Neo-American Church

Synchronicity and the Plot/Plot

Reprinted from The Psychedelic Review, Number 8, 1966.

I recently spent a week in the company of a damned soul, that is, someone who considers himself a damned soul, and found the experience most stimulating, educational, and the cause of much self-congratulatory ideation and emotion, resolutions to continue steadfast in my current prejudices, to listen even less attentively to those who envision visionary experience as the focus of visionary experience, and so forth.

But I also learned something that made me feel slightly naive, a bit soft in the head, as it were: The flood of coincidence (synchronicity) which characterizes the truly genuine mystical experience (that is to say, my experience) as distinguished from mere psychedelic “tripping,” pleasure center button pushing, etc. need not, as I formerly supposed in my state of innocence, coincide with a good karma, or be interpreted as manifest evidence of the gentleness, delicacy, humor, and, above all, love with which the Ultimate Reality reveals Itself, if permitted to do so, to the lesser aspect here below.

In fact, I have good reason to believe, now that my eyes have been opened another hairsbreadth, that sheer terror is as common a reaction to synchronicity-awareness as is delighted acceptance, at least in those cases in which psychedelic drugs have directly provoked the awakening. Synchronicity, apparently, does not “go away” as visions often do. We do not have here an abstracted relatedness, but the relatedness of things. Not the whole truth, of course, and thank God for that, but at least nothing but the truth.

Now if, as my friend did, one has synchronicity shoved down one’s throat, along with all sorts of secondary occult phenomena such as other people’s dreams, “winkle buttons,” inappropriate vivid imagery (if your ideation is on a low level, then your images should be dim), and a variety of hypnagogic hallucinations resulting from too many non-integrated LSD experiences, synchronicity will appear to be just one more, if not the ultimate demonstration, that It doesn’t care about you.

My friend, if he ever frees himself from the erroneous assumptions which have led him to assume he is being punished rather than instructed, will no doubt be the world’s leading expert on demonology, and one may see in this exception (he is a Capricorn) some excuse for his present suffering. However, be that as it may, the lesson I see in his experience for myself and most others is “the same old one”: MAKE UP A GOOD STORY ABOUT YOURSELF, OR NONE AT ALL.

I must add at once that I consider the latter alternative almost impossible to execute. To live without a ‘story’ would be perpetual satori, ultimate mastery, total relaxation at the point of highest tension, and anyone who imagines he can transcend plot in ordinary life because he has become accustomed to viewing internal movies once or twice a week is being very foolish. Nor do powers and influences and what not help. On the contrary, they only raise the tension level.

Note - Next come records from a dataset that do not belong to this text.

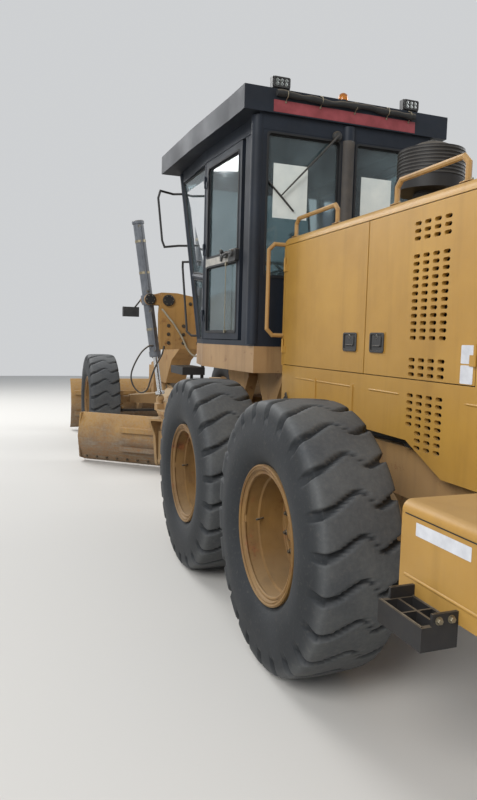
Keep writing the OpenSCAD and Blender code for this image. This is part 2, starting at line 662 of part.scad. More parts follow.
module seat() color("#26282b") {
  z = cab_floor_z + seat_gap;
  translate([2150, 0, z]) cylinder(h = 260, r = 110, $fn = 36);
  box([1960, 2360], [-180, 180], [z, z + 40]);
  box([1940, 2400], [-250, 250], [z + 255, z + 375]);
  translate([1985, 0, z + 360]) rotate([0, -12, 0]) box([-110, 0], [-240, 240], [0, 560]);
  for (s = [-1, 1]) box([1960, 2280], [s * 290 - 35, s * 290 + 35], [z + 500, z + 560]);
  for (s = [-1, 1]) box([1960, 2010], [s > 0 ? 245 : -325, s > 0 ? 325 : -245], [z + 300, z + 510]);
}

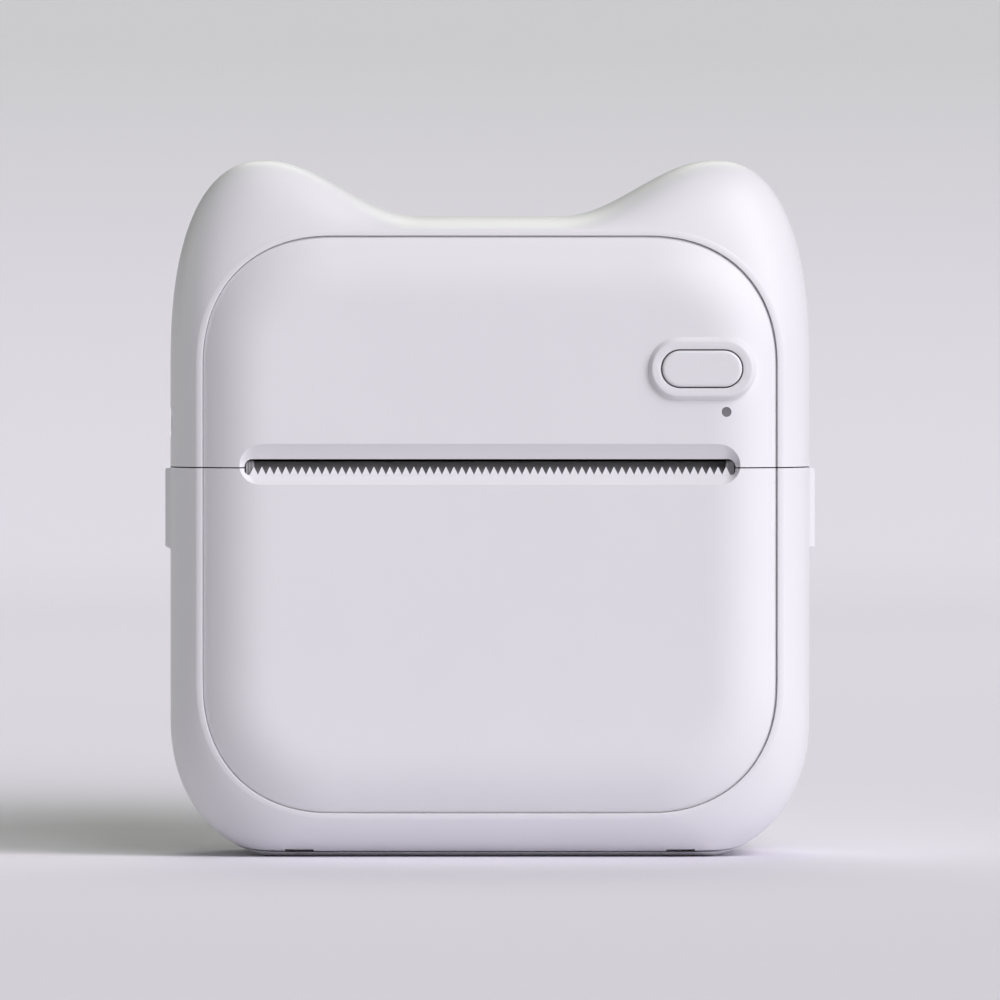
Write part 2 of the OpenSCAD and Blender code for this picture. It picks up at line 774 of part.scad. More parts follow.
// Raised pad under the seam, its ends run out into the side
module side_grip() {
    intersection() {
        hull() {
            along_y(grip_y0, grip_y1) polygon(grip_outline(half_w - 0.6));
            along_y(grip_y0 + 1.6, grip_y1 - 1.2) polygon(grip_outline(half_w + grip_proud));
        }
        lid_region();
    }
}
function grip_outline(x) = let (root = half_w - 1.2, low = grip_low - 0.2)
    [[root, low], [x, low], [x, seam_z], [root, seam_z]];

// Finger hollow below the pad
module side_scoop() {
    translate([half_w + scoop_r - scoop_depth, part_y - 4.8, scoop_z]) rotate([90, 0, 0])
        cylinder(h = 5, r = scoop_r, center = true, $fn = 64);
}

module lid_panel() {
    color(shell_white) difference() {
        union() {
            intersection() {
                full_panel();
                box([-60, 60], [-60, 60], [-1, seam_z - seam_gap / 2]);
            }
            both_sides() for (c = [bracket_screw, liner_screw])
                rod_y(inner_front_y - 0.3, c == bracket_screw ? bracket_y : liner_pad_y, 1.7, c);
        }
        slot_cut();
        box([-mouth_half, mouth_half], [mouth_y - 0.02, platen_y], [mouth_low - bar_drop - 0.1, seam_z + 1]);
        both_sides() for (c = [bracket_screw, liner_screw])
            rod_y(inner_front_y, platen_y, screw_d / 2, c);
    }
}

module tear_bar() {
    bar_half = mouth_half - 0.15;
    count = floor((2 * bar_half - 0.6) / tooth_pitch);
    start = -count * tooth_pitch / 2;
    saw = [for (i = [0:count - 1]) each [[start + i * tooth_pitch, 0],
        [start + (i + 0.5) * tooth_pitch, tooth_h]]];
    color(shell_white) translate([0, 0, mouth_low]) {
        along_y(mouth_y + 0.05, mouth_y + 0.05 + bar_t)
            polygon(concat([[-bar_half, -bar_drop], [-bar_half, 0]], saw,
                [[-start, 0], [bar_half, 0], [bar_half, -bar_drop]]));
        along_y(mouth_y + 0.05, bracket_y - 0.05)
            translate([-bar_half, -bar_drop]) square([2 * bar_half, 1.2]);
    }
}

// ---------- paper bay ----------

// Part of a tube round the paper roll, out to the outer radius of the bay
module bay_sector(a0, a1, r0, x0, x1) {
    translate([x0, bay_y, bay_z]) rotate([90, 0, 90]) rotate(a0)
        rotate_extrude(angle = a1 - a0, $fn = 96) translate([r0, 0]) square([bay_out - r0, x1 - x0]);
}

module paper_cradle() {
    color(inner_white) difference() {
        union() {
            bay_sector(cradle_a, cradle_a1, bay_r, -bay_half - cheek_t, bay_half + cheek_t);
            both_sides() {
                bay_sector(cradle_a, cradle_a1, bay_r - cheek_h, bay_half, bay_half + cheek_t);
                cradle_arm();
                rod_y(low_post_y - 3, low_post_y, low_post_r, low_screw);
                box([15, 17], [bay_y - 6, tail_y - 0.6], [wall, bay_z - bay_r - 0.4]);
            }
        }
        both_sides() rod_y(low_post_y - 2.8, low_post_y + 1, screw_d / 2, low_screw);
    }
}

module cradle_arm() {
    difference() {
        union() {
            rod_x(arm_x, arm_x1, knuckle_r, [hinge_y, hinge_z]);
            box([arm_x, arm_x1], [hinge_y, bay_y + bay_out * cos(cradle_a) + 1],
                [hinge_z - arm_low, hinge_z + arm_high]);
        }
        rod_x(0, half_w, hinge_pin_d / 2, [hinge_y, hinge_z]);
        rod_x(0, half_w, bay_r, [bay_y, bay_z]);
    }
}

module hinge_pins() {
    color(steel) both_sides() rod_x(lug_x - 0.2, arm_x1, hinge_pin_d / 2, [hinge_y, hinge_z]);
}

module lid_liner() {
    color(inner_white) difference() {
        union() {
            bay_sector(liner_a, liner_a1, bay_r, -bay_half - cheek_t, bay_half + cheek_t);
            both_sides() {
                bay_sector(liner_a, liner_a1, bay_r - cheek_h + 0.5, bay_half, bay_half + cheek_t);
                rod_y(liner_pad_y, liner_pad_y + liner_pad_t, post_r, liner_screw);
                lid_lug();
            }
        }
        both_sides() {
            rod_x(0, half_w, hinge_pin_d / 2 + run_gap, [hinge_y, hinge_z]);
            rod_y(liner_pad_y - 1, liner_pad_y + 4, screw_d / 2 + screw_clear, liner_screw);
            rod_y(liner_pad_y + liner_pad_t, bay_y, screw_head_d / 2 + head_clear, liner_screw);
        }
    }
}

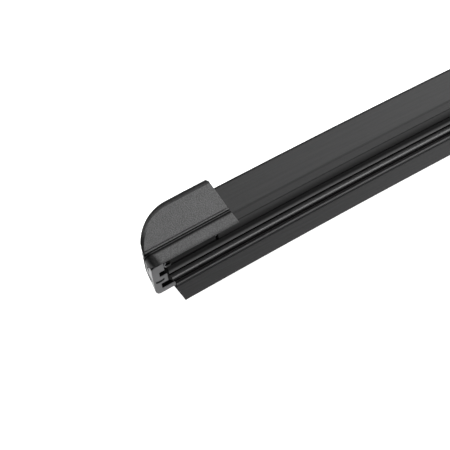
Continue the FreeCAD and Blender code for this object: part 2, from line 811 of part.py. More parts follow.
def housing():
    """The moulded centre: a low body over the rails with a well for the adapter and a plain deck."""
    body = new_body("centre_housing")
    section = new_sketch(body, "YZ_Plane")
    room = SIZE.clamp_thick + SIZE.fit_gap
    inner = CHANNEL_HALF + room
    upper = [
        (-SIZE.housing_half, SIZE.housing_shoulder, dim(2)),
        (-SIZE.housing_top_half, SIZE.deck_height, dim(1)),
        (SIZE.housing_top_half, SIZE.deck_height, dim(1)),
        (SIZE.housing_half, SIZE.housing_shoulder, dim(2)),
    ]
    under = mirrored([
        (SIZE.housing_half, -SIZE.housing_foot, dim(0.8)),
        (inner, -SIZE.housing_foot),
        (inner, CHANNEL_TOP + room),
        (HEAD_SIDE + room, CHANNEL_TOP + room),
        (HEAD_SIDE + room, HEAD_ROOF + room),
    ])
    outline(section, under + upper)
    add(body, "Pad", section, Length=SIZE.housing_half_length * 2, Midplane=True)
    slope_deck(body)
    adapter_well(body)
    spoiler_sockets(body)
    pivot_holes(body)
    place(body, dim(0), UP)


def slope_deck(body):
    """Slope the deck down towards both ends."""
    cut = new_sketch(body, "XZ_Plane")
    over = SIZE.deck_height + 2
    for end in (-1, 1):
        outline(cut, [
            (SIZE.deck_half_length * end, SIZE.deck_height),
            (SIZE.housing_half_length * end, SIZE.deck_end_height),
            ((SIZE.housing_half_length + 2) * end, SIZE.deck_end_height),
            ((SIZE.housing_half_length + 2) * end, over),
            (SIZE.deck_half_length * end, over),
        ])
    add(body, "Pocket", cut, Type="ThroughAll", Midplane=True)


def adapter_well(body):
    """Open the well that the adapter turns in."""
    well = new_sketch(body, "XY_Plane", SIZE.well_floor)
    half = SIZE.well_half
    outline(well, [
        (-SIZE.well_front, -half, dim(1)), (SIZE.well_back, -half, dim(1)),
        (SIZE.well_back, half, dim(1)), (-SIZE.well_front, half, dim(1)),
    ])
    add(body, "Pocket", well, Length=SIZE.deck_height, Reversed=True)


def spoiler_sockets(body):
    """Sink a socket into each end of the housing for the spoiler's inner end."""
    gap = SIZE.socket_gap
    corners = [
        (-SIZE.base_half - gap, -SIZE.housing_foot - 1),
        (-SIZE.base_half - gap, SIZE.wall_top + gap),
        (FACE_FOOT_Y - gap, FACE_FOOT_Z + gap),
        (TIP_Y - gap, TIP_Z + gap),
        (TIP_Y + SIZE.tip_thick + gap, TIP_Z + gap),
        (SIZE.base_half + gap, SIZE.wall_top + gap),
        (SIZE.base_half + gap, -SIZE.housing_foot - 1),
    ]
    for end in (-1, 1):
        face = new_sketch(body, "YZ_Plane", SIZE.housing_half_length * end)
        outline(face, corners)
        add(body, "Pocket", face, Length=SIZE.socket_depth, Reversed=end < 0)


def pivot_holes(body):
    """Bore the walls for the rivet and sink a seat for each of its heads."""
    bore = new_sketch(body, "XZ_Plane")
    ring(bore, dim(0), SIZE.pivot_height, SIZE.rivet_radius + SIZE.running_gap)
    add(body, "Pocket", bore, Type="ThroughAll", Midplane=True)
    for side in (-1, 1):
        seat = new_sketch(body, "XZ_Plane", (RIVET_HALF - SIZE.rivet_head_thick) * side)
        ring(seat, dim(0), SIZE.pivot_height, SIZE.rivet_head_radius + SIZE.running_gap)
        add(body, "Pocket", seat, Length=SIZE.housing_half, Reversed=side > 0)


RIVET_HALF = SIZE.housing_top_half + SIZE.fit_gap * 2


def rail_clamp():
    """The folded steel clamp: a plate over the rails with a jaw round the outer edge of each."""
    body = new_body("rail_clamp")
    section = new_sketch(body, "YZ_Plane")
    thick = SIZE.clamp_thick
    gap = SIZE.fit_gap
    half = CHANNEL_HALF + thick
    lip = half - SIZE.claw_reach
    jaw = RAIL_TOP + gap
    under = mirrored([
        (lip, -jaw - thick), (lip, -jaw), (CHANNEL_HALF, -jaw), (CHANNEL_HALF, CHANNEL_TOP),
        (HEAD_SIDE, CHANNEL_TOP), (HEAD_SIDE, HEAD_ROOF),
    ])
    over = mirrored([
        (half, -jaw - thick), (half, CHANNEL_TOP + thick), (HEAD_SIDE + thick, CHANNEL_TOP + thick),
        (HEAD_SIDE + thick, HEAD_ROOF + thick),
    ])
    outline(section, under + over[::-1])
    add(body, "Pad", section, Length=SIZE.clamp_half_length * 2, Midplane=True)
    place(body, dim(0), UP)


def pivot_sleeve():
    """The steel tube across the well that the adapter turns on."""
    body = new_body("pivot_sleeve")
    disc = new_sketch(body, "XZ_Plane")
    ring(disc, dim(0), dim(0), SIZE.sleeve_radius)
    ring(disc, dim(0), dim(0), SIZE.sleeve_bore)
    add(body, "Pad", disc, Length=(SIZE.well_half - SIZE.running_gap) * 2, Midplane=True)


def pivot_rivet():
    """The rivet through the housing's walls and the sleeve, with a domed head at each side."""
    body = new_body("pivot_rivet")
    half = new_sketch(body, "XY_Plane")
    seat = RIVET_HALF - SIZE.rivet_head_thick
    outline(half, [
        (dim(0), -RIVET_HALF),
        (SIZE.rivet_head_radius, -RIVET_HALF, dim(0.5)),
        (SIZE.rivet_head_radius, -seat),
        (SIZE.rivet_radius, -seat),
        (SIZE.rivet_radius, seat),
        (SIZE.rivet_head_radius, seat),
        (SIZE.rivet_head_radius, RIVET_HALF, dim(0.5)),
        (dim(0), RIVET_HALF),
    ])
    turn = add(body, "Revolution", half, ReferenceAxis=(half, ["V_Axis"]))
    turn.Angle = 360


# Hook adapter

def hook_adapter():
    """The adapter: a round-nosed core between two cheeks, which the arm's hook wraps round."""
    body = new_body("hook_adapter")
    core = new_sketch(body, "XZ_Plane")
    nose = SIZE.nose_radius
    outline(core, [
        (-nose, -nose, nose - 0.02), (SIZE.core_length / 3, -nose, dim(3)),
        (SIZE.core_length, -SIZE.core_foot, dim(0.6)),
        (SIZE.core_length, nose, dim(0.6)), (-nose, nose, nose - 0.02),
    ])
    add(body, "Pad", core, Length=(SIZE.adapter_half - SIZE.cheek_thick) * 2, Midplane=True)
    for side in (-1, 1):
        cheek = new_sketch(body, "XZ_Plane", -(SIZE.adapter_half - SIZE.cheek_thick) * side)
        outline(cheek, [
            (-SIZE.cheek_front, -SIZE.cheek_foot, dim(1.5)),
            (SIZE.cheek_back, -SIZE.cheek_foot, dim(1)),
            (SIZE.cheek_back, SIZE.cheek_top, dim(2)),
            (SIZE.cheek_front / 2, SIZE.cheek_top, dim(4)),
            (-SIZE.cheek_front, SIZE.cheek_foot, dim(2)),
        ])
        add(body, "Pad", cheek, Length=SIZE.cheek_thick, Reversed=side > 0)
    bore = new_sketch(body, "XZ_Plane")
    ring(bore, dim(0), dim(0), SIZE.sleeve_radius + SIZE.running_gap)
    add(body, "Pocket", bore, Type="ThroughAll", Midplane=True)


# Build, check and write

def check_document():
    """Stop with a message if any object failed or any piece's shape is missing or wrong."""
    for item in DOC.Objects:
        if {"Invalid", "Error"} & set(item.State):
            raise RuntimeError(f"{item.Name} ({item.Label}) is {item.State}")
    for piece in PIECES:
        shape = piece.Shape
        if shape.isNull() or not shape.isValid():
            raise RuntimeError(f"{piece.Label} has no valid shape")
        if not shape.Solids:
            raise RuntimeError(f"{piece.Label} has no solid")


def write_parts():
    """Write each piece's shape to its own file."""
    os.makedirs("parts", exist_ok=True)
    for piece in PIECES:
        piece.Shape.exportStep(f"parts/{piece.Label}.step")
        box = piece.Shape.BoundBox
        print(
            f"{piece.Label}: {len(piece.Shape.Solids)} solid, {piece.Shape.Volume:.1f} mm3,"
            f" x {box.XMin:.2f} {box.XMax:.2f}, y {box.YMin:.2f} {box.YMax:.2f},"
            f" z {box.ZMin:.2f} {box.ZMax:.2f}"
        )


rail("rail_front", -1)
rail("rail_back", 1)
wiper_rubber()
spoiler_left()
end_cap_left()
end_clip_left()
housing()
rail_clamp()
pivot_sleeve()
pivot_rivet()
hook_adapter()
DOC.recompute()
check_document()
write_parts()
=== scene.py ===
import math

import bpy
import numpy as np
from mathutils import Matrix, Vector


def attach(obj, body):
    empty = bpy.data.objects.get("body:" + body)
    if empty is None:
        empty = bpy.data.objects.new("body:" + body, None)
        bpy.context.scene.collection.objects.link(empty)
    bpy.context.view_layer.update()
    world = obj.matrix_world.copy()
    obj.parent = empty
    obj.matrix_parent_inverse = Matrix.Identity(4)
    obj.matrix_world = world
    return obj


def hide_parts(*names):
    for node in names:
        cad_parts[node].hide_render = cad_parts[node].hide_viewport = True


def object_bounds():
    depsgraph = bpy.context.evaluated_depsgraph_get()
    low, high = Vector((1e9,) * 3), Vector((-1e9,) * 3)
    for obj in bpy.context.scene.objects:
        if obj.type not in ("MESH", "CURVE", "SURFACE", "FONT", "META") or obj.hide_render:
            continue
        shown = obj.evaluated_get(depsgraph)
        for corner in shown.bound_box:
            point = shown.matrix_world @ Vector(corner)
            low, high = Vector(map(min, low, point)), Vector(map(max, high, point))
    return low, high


MM = 0.001
WHITE = (1.0, 1.0, 1.0, 1.0)

# The floor's own light, as the camera and as glossy surfaces see it
FLOOR_GLOW = 0.95
FLOOR_SHEEN = 0.8
FLOOR_HALF = 6.0

# What the lights face, how far off they are and how wide, in metres
LIT_POINT = Vector((-0.17, 0.0, -0.01))
LIGHT_DISTANCE = 1.4
LIGHT_SIZE = 0.8

# The blade's bow, pivot height and half length, in mm
BOW = 4000.0
PIVOT = 11.0
HALF = 200.0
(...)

Unfortunately, some of the teachings of Timothy Leary have been widely misinterpreted as an excuse for just wandering all around the countryside in an aimless manner, such behavior being thought of as a demonstration of one’s freedom from “game routines.” The idea is that you trust the world to take care of you (scrounge), have fantastic visions every now and then, and wait for deliverance. Unfortunately, this attitude is dangerous as well as silly. If it were simply simple, I would advocate it without hesitation as much preferable to teaching school, bombing the Oriental peasantry, or any other common way of life. The script, however, is not so easily discarded. Try to walk off this stage, and, odds are, you will find yourself on another, lower, stage, perhaps with a less complicated set of lines to read: a more primitive production.

What we ought to do is give up our (dirty) neuroses in favor of clean karma, but what apparently happens in many cases is that karma (the Plot) is abandoned, or is ignored, and the neuroses inflated to truly imperial proportions. Man is a myth maker. If he can bring his ordinary life into conformance with the Plot he is on the Path, he need not be “driven to the pasture with blows.” If he refuses to read his lines, however, his life experience will become as mixed and confusing as these metaphors. Wandering around backstage, he will be frightened by the jumbled paraphernalia, the incongruously disordered scenery and props.

Plot/plot. If the Plot is not accepted, then it must all be some sort of plot. If not wise order, then a fiendish design.